[begin COLLECTED DATA]
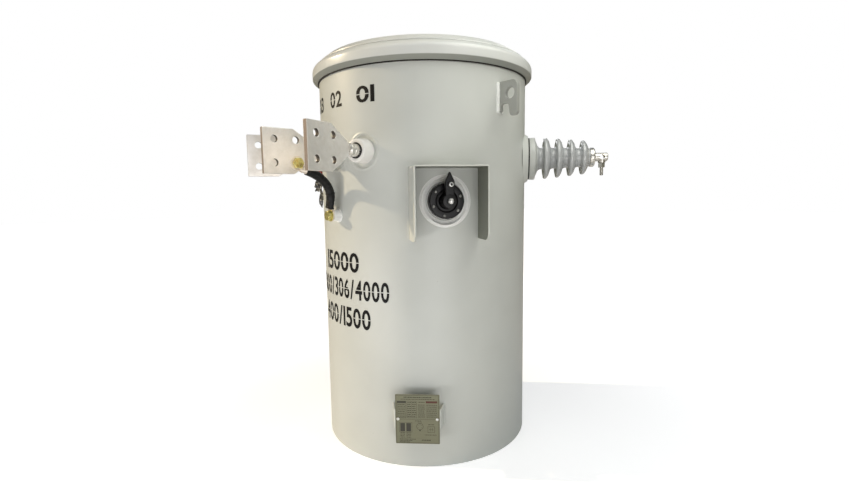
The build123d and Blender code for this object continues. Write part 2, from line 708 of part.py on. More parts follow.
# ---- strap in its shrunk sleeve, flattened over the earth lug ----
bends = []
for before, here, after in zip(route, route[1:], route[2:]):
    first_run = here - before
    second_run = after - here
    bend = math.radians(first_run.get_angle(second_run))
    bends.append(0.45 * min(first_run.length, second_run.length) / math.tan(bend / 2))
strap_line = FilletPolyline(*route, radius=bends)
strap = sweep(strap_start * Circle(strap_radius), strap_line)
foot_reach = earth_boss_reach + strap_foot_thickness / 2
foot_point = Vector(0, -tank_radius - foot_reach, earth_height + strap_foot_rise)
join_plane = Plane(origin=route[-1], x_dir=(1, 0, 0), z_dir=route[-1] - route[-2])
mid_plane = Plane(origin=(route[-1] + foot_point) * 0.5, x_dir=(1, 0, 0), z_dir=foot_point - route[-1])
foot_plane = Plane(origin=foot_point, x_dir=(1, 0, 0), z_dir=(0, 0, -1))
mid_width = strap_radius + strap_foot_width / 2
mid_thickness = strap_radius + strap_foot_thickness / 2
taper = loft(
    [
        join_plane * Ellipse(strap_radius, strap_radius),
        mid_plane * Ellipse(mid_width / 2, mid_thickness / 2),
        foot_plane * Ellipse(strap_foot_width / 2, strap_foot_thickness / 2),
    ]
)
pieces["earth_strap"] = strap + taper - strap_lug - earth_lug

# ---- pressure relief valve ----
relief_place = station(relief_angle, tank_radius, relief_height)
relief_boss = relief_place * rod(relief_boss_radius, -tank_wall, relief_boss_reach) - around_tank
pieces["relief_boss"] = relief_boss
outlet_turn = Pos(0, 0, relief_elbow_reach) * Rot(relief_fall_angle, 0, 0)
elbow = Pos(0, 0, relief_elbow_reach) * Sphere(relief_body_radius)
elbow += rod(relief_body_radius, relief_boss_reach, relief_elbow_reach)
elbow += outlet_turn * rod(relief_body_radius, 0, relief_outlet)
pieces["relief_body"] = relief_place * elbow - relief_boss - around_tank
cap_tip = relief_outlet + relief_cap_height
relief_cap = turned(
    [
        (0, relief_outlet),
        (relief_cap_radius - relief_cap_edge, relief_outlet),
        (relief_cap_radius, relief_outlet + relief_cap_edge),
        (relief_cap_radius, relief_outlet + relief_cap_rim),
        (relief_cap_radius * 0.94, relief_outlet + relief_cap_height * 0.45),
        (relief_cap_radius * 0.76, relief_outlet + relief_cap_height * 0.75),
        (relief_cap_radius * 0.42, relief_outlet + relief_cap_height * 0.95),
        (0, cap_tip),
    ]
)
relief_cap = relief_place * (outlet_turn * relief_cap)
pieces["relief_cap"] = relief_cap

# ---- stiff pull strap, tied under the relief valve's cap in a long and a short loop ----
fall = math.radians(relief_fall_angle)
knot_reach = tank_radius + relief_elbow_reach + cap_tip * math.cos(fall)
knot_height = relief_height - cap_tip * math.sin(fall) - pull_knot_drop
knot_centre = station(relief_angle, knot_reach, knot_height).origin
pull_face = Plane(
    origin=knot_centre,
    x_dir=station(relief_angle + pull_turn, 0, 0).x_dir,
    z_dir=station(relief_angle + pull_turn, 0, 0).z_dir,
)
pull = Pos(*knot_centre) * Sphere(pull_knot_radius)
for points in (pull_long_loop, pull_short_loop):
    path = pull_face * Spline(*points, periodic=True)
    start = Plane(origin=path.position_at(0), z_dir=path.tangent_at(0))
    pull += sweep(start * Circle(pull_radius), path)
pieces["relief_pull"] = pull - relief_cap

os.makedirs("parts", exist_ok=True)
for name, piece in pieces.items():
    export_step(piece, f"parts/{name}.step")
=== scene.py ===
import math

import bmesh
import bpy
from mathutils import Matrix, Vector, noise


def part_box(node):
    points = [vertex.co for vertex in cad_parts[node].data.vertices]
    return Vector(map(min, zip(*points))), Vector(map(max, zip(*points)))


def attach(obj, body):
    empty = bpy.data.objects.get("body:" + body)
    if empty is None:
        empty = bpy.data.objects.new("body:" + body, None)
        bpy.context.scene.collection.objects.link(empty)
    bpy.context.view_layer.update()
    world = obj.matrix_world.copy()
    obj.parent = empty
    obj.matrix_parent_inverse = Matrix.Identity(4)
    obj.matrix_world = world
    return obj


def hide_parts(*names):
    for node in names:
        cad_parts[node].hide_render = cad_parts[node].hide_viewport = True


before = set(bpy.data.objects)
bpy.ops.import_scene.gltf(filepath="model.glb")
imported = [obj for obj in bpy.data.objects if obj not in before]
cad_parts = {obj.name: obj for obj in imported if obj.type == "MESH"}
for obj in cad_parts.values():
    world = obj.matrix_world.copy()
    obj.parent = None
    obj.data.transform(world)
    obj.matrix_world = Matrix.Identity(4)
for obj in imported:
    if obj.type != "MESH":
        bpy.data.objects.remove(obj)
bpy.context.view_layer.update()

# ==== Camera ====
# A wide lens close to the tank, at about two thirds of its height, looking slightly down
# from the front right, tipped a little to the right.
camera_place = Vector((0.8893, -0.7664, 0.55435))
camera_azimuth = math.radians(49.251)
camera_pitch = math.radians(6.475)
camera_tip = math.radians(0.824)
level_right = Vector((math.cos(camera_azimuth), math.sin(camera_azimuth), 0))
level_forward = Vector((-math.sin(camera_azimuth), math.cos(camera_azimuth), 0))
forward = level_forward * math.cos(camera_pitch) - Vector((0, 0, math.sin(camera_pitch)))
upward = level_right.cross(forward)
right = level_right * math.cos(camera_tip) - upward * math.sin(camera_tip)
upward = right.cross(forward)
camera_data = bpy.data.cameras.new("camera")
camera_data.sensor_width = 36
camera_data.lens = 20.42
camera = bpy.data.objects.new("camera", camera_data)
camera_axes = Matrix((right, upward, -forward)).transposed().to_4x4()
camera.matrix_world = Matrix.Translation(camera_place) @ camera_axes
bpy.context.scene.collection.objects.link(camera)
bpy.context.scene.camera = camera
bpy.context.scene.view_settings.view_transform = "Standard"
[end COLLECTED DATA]
> _TASK OBJECTIVE_:
Please output the complete data exactly.

> _RESPONSE TO THIS EXERCISE_:
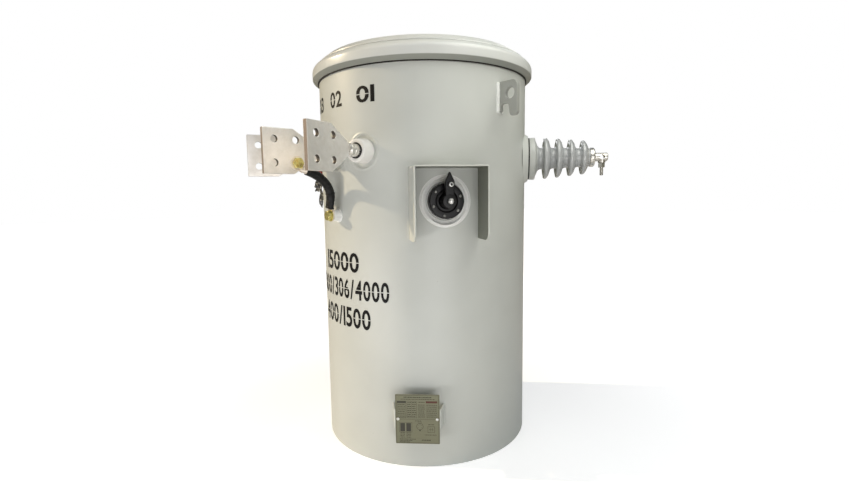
The build123d and Blender code for this object continues. Write part 2, from line 708 of part.py on. More parts follow.
# ---- strap in its shrunk sleeve, flattened over the earth lug ----
bends = []
for before, here, after in zip(route, route[1:], route[2:]):
    first_run = here - before
    second_run = after - here
    bend = math.radians(first_run.get_angle(second_run))
    bends.append(0.45 * min(first_run.length, second_run.length) / math.tan(bend / 2))
strap_line = FilletPolyline(*route, radius=bends)
strap = sweep(strap_start * Circle(strap_radius), strap_line)
foot_reach = earth_boss_reach + strap_foot_thickness / 2
foot_point = Vector(0, -tank_radius - foot_reach, earth_height + strap_foot_rise)
join_plane = Plane(origin=route[-1], x_dir=(1, 0, 0), z_dir=route[-1] - route[-2])
mid_plane = Plane(origin=(route[-1] + foot_point) * 0.5, x_dir=(1, 0, 0), z_dir=foot_point - route[-1])
foot_plane = Plane(origin=foot_point, x_dir=(1, 0, 0), z_dir=(0, 0, -1))
mid_width = strap_radius + strap_foot_width / 2
mid_thickness = strap_radius + strap_foot_thickness / 2
taper = loft(
    [
        join_plane * Ellipse(strap_radius, strap_radius),
        mid_plane * Ellipse(mid_width / 2, mid_thickness / 2),
        foot_plane * Ellipse(strap_foot_width / 2, strap_foot_thickness / 2),
    ]
)
pieces["earth_strap"] = strap + taper - strap_lug - earth_lug

# ---- pressure relief valve ----
relief_place = station(relief_angle, tank_radius, relief_height)
relief_boss = relief_place * rod(relief_boss_radius, -tank_wall, relief_boss_reach) - around_tank
pieces["relief_boss"] = relief_boss
outlet_turn = Pos(0, 0, relief_elbow_reach) * Rot(relief_fall_angle, 0, 0)
elbow = Pos(0, 0, relief_elbow_reach) * Sphere(relief_body_radius)
elbow += rod(relief_body_radius, relief_boss_reach, relief_elbow_reach)
elbow += outlet_turn * rod(relief_body_radius, 0, relief_outlet)
pieces["relief_body"] = relief_place * elbow - relief_boss - around_tank
cap_tip = relief_outlet + relief_cap_height
relief_cap = turned(
    [
        (0, relief_outlet),
        (relief_cap_radius - relief_cap_edge, relief_outlet),
        (relief_cap_radius, relief_outlet + relief_cap_edge),
        (relief_cap_radius, relief_outlet + relief_cap_rim),
        (relief_cap_radius * 0.94, relief_outlet + relief_cap_height * 0.45),
        (relief_cap_radius * 0.76, relief_outlet + relief_cap_height * 0.75),
        (relief_cap_radius * 0.42, relief_outlet + relief_cap_height * 0.95),
        (0, cap_tip),
    ]
)
relief_cap = relief_place * (outlet_turn * relief_cap)
pieces["relief_cap"] = relief_cap

# ---- stiff pull strap, tied under the relief valve's cap in a long and a short loop ----
fall = math.radians(relief_fall_angle)
knot_reach = tank_radius + relief_elbow_reach + cap_tip * math.cos(fall)
knot_height = relief_height - cap_tip * math.sin(fall) - pull_knot_drop
knot_centre = station(relief_angle, knot_reach, knot_height).origin
pull_face = Plane(
    origin=knot_centre,
    x_dir=station(relief_angle + pull_turn, 0, 0).x_dir,
    z_dir=station(relief_angle + pull_turn, 0, 0).z_dir,
)
pull = Pos(*knot_centre) * Sphere(pull_knot_radius)
for points in (pull_long_loop, pull_short_loop):
    path = pull_face * Spline(*points, periodic=True)
    start = Plane(origin=path.position_at(0), z_dir=path.tangent_at(0))
    pull += sweep(start * Circle(pull_radius), path)
pieces["relief_pull"] = pull - relief_cap

os.makedirs("parts", exist_ok=True)
for name, piece in pieces.items():
    export_step(piece, f"parts/{name}.step")
=== scene.py ===
import math

import bmesh
import bpy
from mathutils import Matrix, Vector, noise


def part_box(node):
    points = [vertex.co for vertex in cad_parts[node].data.vertices]
    return Vector(map(min, zip(*points))), Vector(map(max, zip(*points)))


def attach(obj, body):
    empty = bpy.data.objects.get("body:" + body)
    if empty is None:
        empty = bpy.data.objects.new("body:" + body, None)
        bpy.context.scene.collection.objects.link(empty)
    bpy.context.view_layer.update()
    world = obj.matrix_world.copy()
    obj.parent = empty
    obj.matrix_parent_inverse = Matrix.Identity(4)
    obj.matrix_world = world
    return obj


def hide_parts(*names):
    for node in names:
        cad_parts[node].hide_render = cad_parts[node].hide_viewport = True


before = set(bpy.data.objects)
bpy.ops.import_scene.gltf(filepath="model.glb")
imported = [obj for obj in bpy.data.objects if obj not in before]
cad_parts = {obj.name: obj for obj in imported if obj.type == "MESH"}
for obj in cad_parts.values():
    world = obj.matrix_world.copy()
    obj.parent = None
    obj.data.transform(world)
    obj.matrix_world = Matrix.Identity(4)
for obj in imported:
    if obj.type != "MESH":
        bpy.data.objects.remove(obj)
bpy.context.view_layer.update()

# ==== Camera ====
# A wide lens close to the tank, at about two thirds of its height, looking slightly down
# from the front right, tipped a little to the right.
camera_place = Vector((0.8893, -0.7664, 0.55435))
camera_azimuth = math.radians(49.251)
camera_pitch = math.radians(6.475)
camera_tip = math.radians(0.824)
level_right = Vector((math.cos(camera_azimuth), math.sin(camera_azimuth), 0))
level_forward = Vector((-math.sin(camera_azimuth), math.cos(camera_azimuth), 0))
forward = level_forward * math.cos(camera_pitch) - Vector((0, 0, math.sin(camera_pitch)))
upward = level_right.cross(forward)
right = level_right * math.cos(camera_tip) - upward * math.sin(camera_tip)
upward = right.cross(forward)
camera_data = bpy.data.cameras.new("camera")
camera_data.sensor_width = 36
camera_data.lens = 20.42
camera = bpy.data.objects.new("camera", camera_data)
camera_axes = Matrix((right, upward, -forward)).transposed().to_4x4()
camera.matrix_world = Matrix.Translation(camera_place) @ camera_axes
bpy.context.scene.collection.objects.link(camera)
bpy.context.scene.camera = camera
bpy.context.scene.view_settings.view_transform = "Standard"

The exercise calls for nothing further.